Bachelet soll Militär zu spät eingesetzt haben

Seine Kritik an Bachelet verschärfte der 60-Jährige am Donnerstag noch einmal: Er sprach von einem „Mangel an Koordination“ und „Schwächen, die die Katastrophe brutal offengelegt“ habe. Das Katastrophenmanagement des Landes müsse durchgreifend modernisiert werden. Seine Regierung werde bei der Bewältigung der Folgen enger als Bachelet mit dem Militär zusammenarbeiten. Zudem versprach er, beim Wiederaufbau höchste Standards anzulegen.

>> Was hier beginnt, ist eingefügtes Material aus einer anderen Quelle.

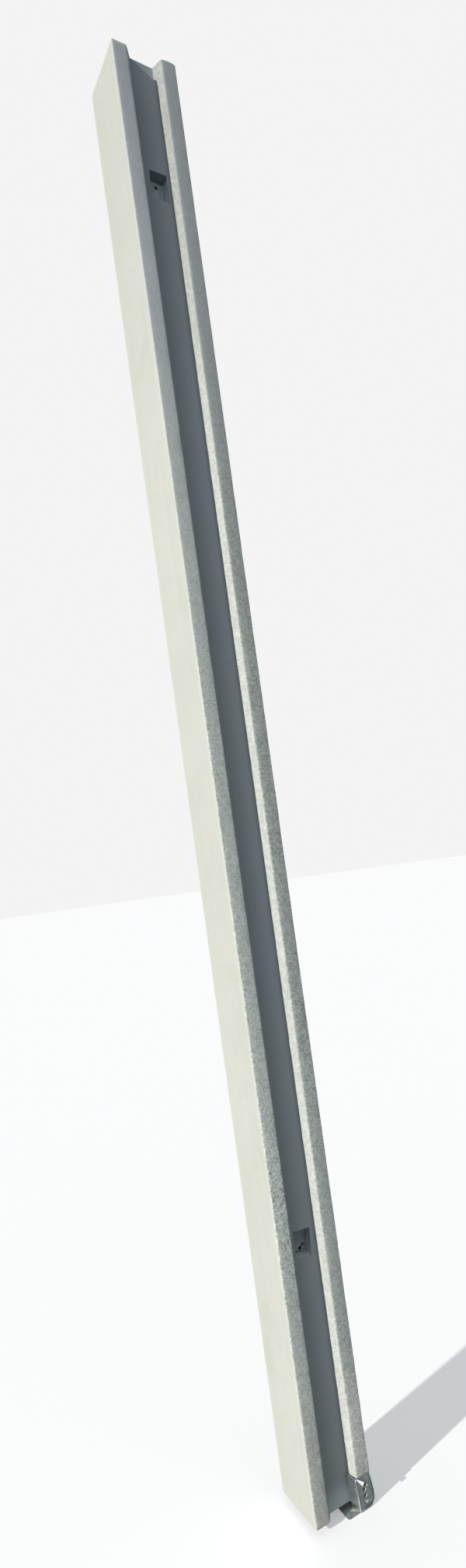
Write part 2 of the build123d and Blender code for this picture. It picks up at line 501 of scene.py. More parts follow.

Kritiker werfen der scheidenden Präsidentin Bachelet vor, das Militär nur wiederstrebend eingesetzt zu haben, um dem Plündern ein Ende zu setzen und Hilfe zu bringen. Hintergrund sei die brutale Unterdrückung der chilenischen Linken auch durch das Militär, besonders während der Militärdiktatur von 1973 bis 1990. Hochrangige Militärs hatten sich darüber beklagt, dass die Truppen erst hätten ausrücken können, nachdem Bachelet den Katastropenfall erklärt hatte - mehr als 24 Stunden nach dem Beben. Seither hat die Armee 320 Tonnen an Hilfsgütern in die Region gebracht, die Marine versorgte abgeschnittene Küstenstädte mit weiteren 270 Tonnen.

Am Strand von Dichato wie auch in der schwer vom Beben betroffenen Küstenstadt Constitution suchen Feuerwehrleute weiter nach Verschütteten: Mit langen Stangen stochern sie nach Körpern, die noch unter dem Schlamm verborgen sind.